== STATED PROBLEM ==
Your task is to give the data again, exactly, with every line intact.
%%
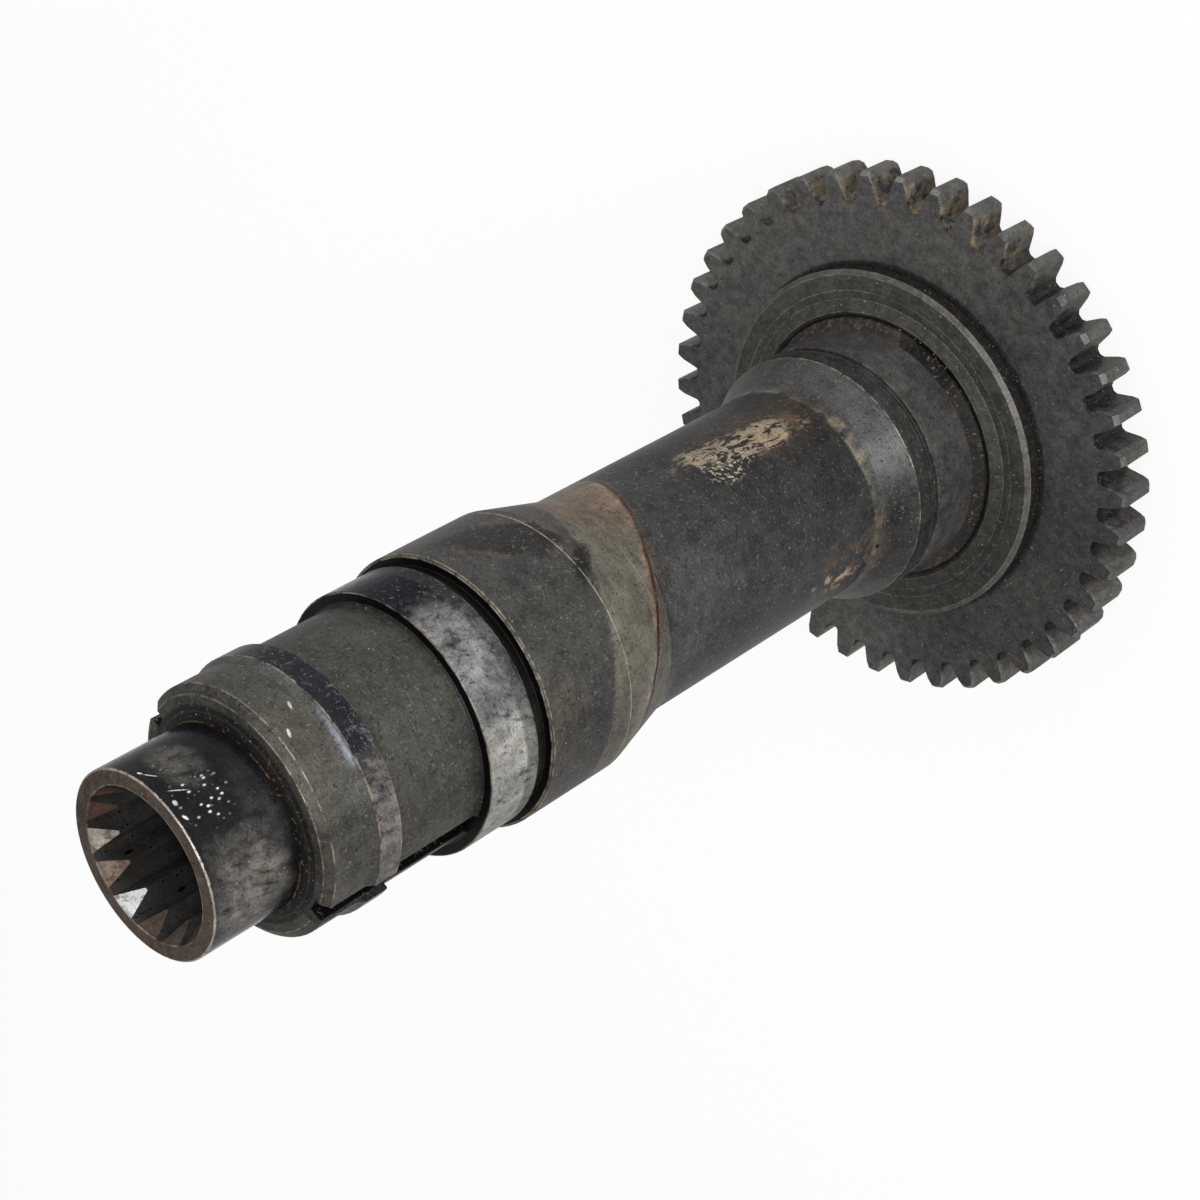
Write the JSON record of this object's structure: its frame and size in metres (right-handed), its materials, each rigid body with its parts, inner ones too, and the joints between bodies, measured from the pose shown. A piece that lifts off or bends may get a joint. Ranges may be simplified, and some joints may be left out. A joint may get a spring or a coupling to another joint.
{
  "type": "drive shaft",
  "caption": "Stepped gearbox drive shaft with a spur gear welded on one end, ground bearing seats, keyways and an internally splined pilot.",
  "frame": {"origin": "centre of the gear's rear face, on the shaft's axis", "axes": "+Z along the shaft from the gear to the splined pilot; +X through the middle of one keyway, and -X through the other"},
  "size_m": [0.22, 0.2196, 0.397],
  "materials": {
    "shaft_steel": "oiled, worn and scratched turned steel with rust and scale stains",
    "gear_steel": "dark oiled gear steel with brown dirt in the tooth gaps and bright edges"
  },
  "bodies": {
    "root": {"shaft": "shaft_steel", "gear_wheel": "gear_steel"}
  },
  "joints": []
}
%%
== EXERCISE ANSWER ==
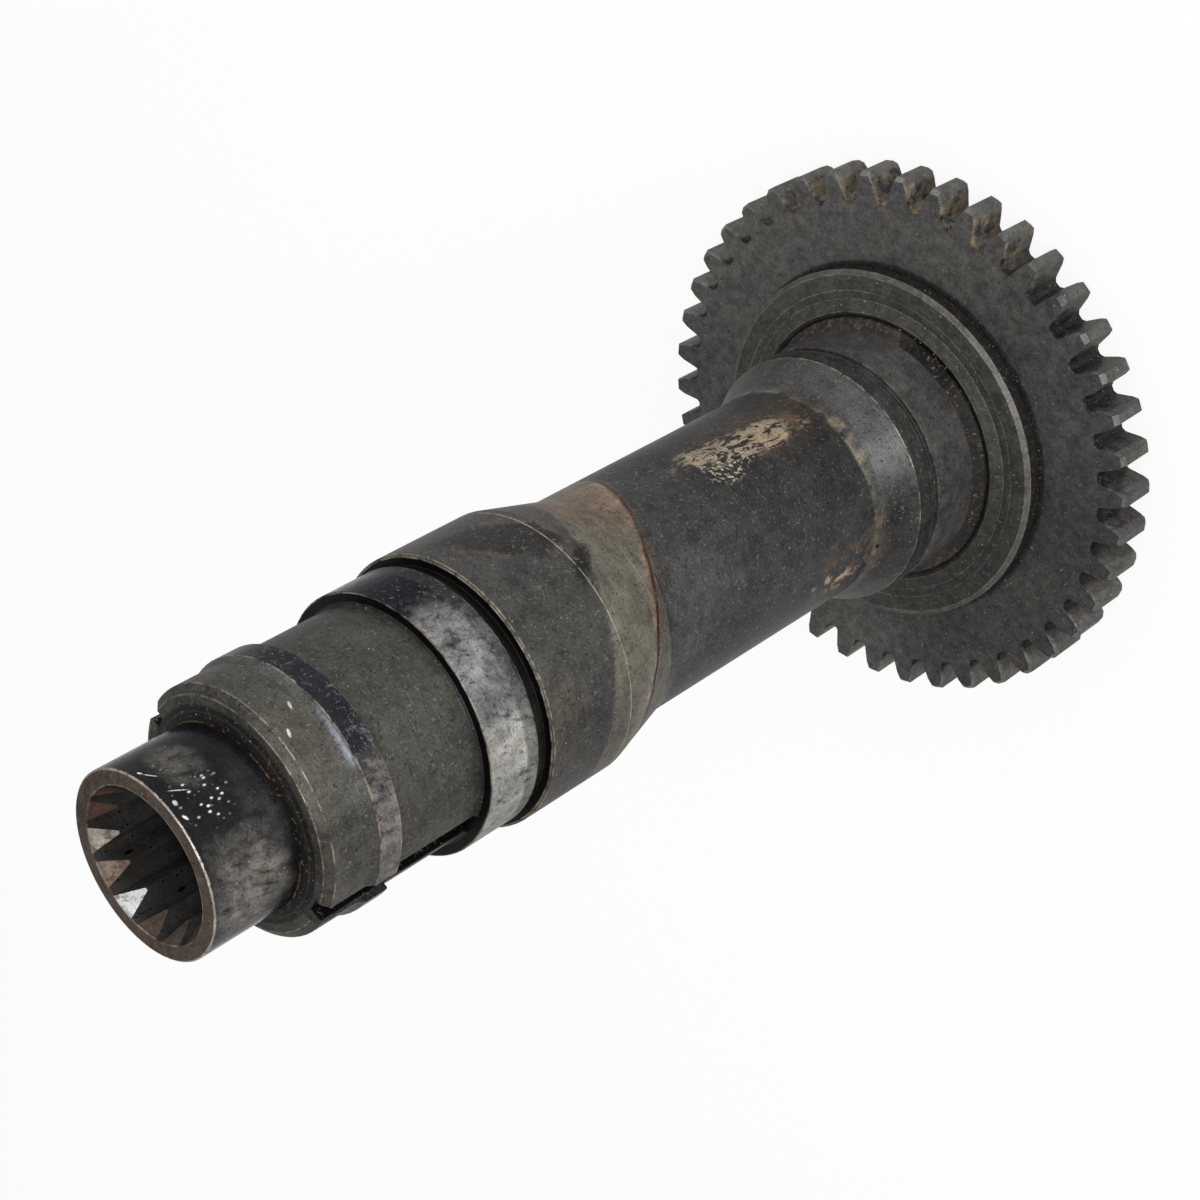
Write the JSON record of this object's structure: its frame and size in metres (right-handed), its materials, each rigid body with its parts, inner ones too, and the joints between bodies, measured from the pose shown. A piece that lifts off or bends may get a joint. Ranges may be simplified, and some joints may be left out. A joint may get a spring or a coupling to another joint.
{
  "type": "drive shaft",
  "caption": "Stepped gearbox drive shaft with a spur gear welded on one end, ground bearing seats, keyways and an internally splined pilot.",
  "frame": {"origin": "centre of the gear's rear face, on the shaft's axis", "axes": "+Z along the shaft from the gear to the splined pilot; +X through the middle of one keyway, and -X through the other"},
  "size_m": [0.22, 0.2196, 0.397],
  "materials": {
    "shaft_steel": "oiled, worn and scratched turned steel with rust and scale stains",
    "gear_steel": "dark oiled gear steel with brown dirt in the tooth gaps and bright edges"
  },
  "bodies": {
    "root": {"shaft": "shaft_steel", "gear_wheel": "gear_steel"}
  },
  "joints": []
}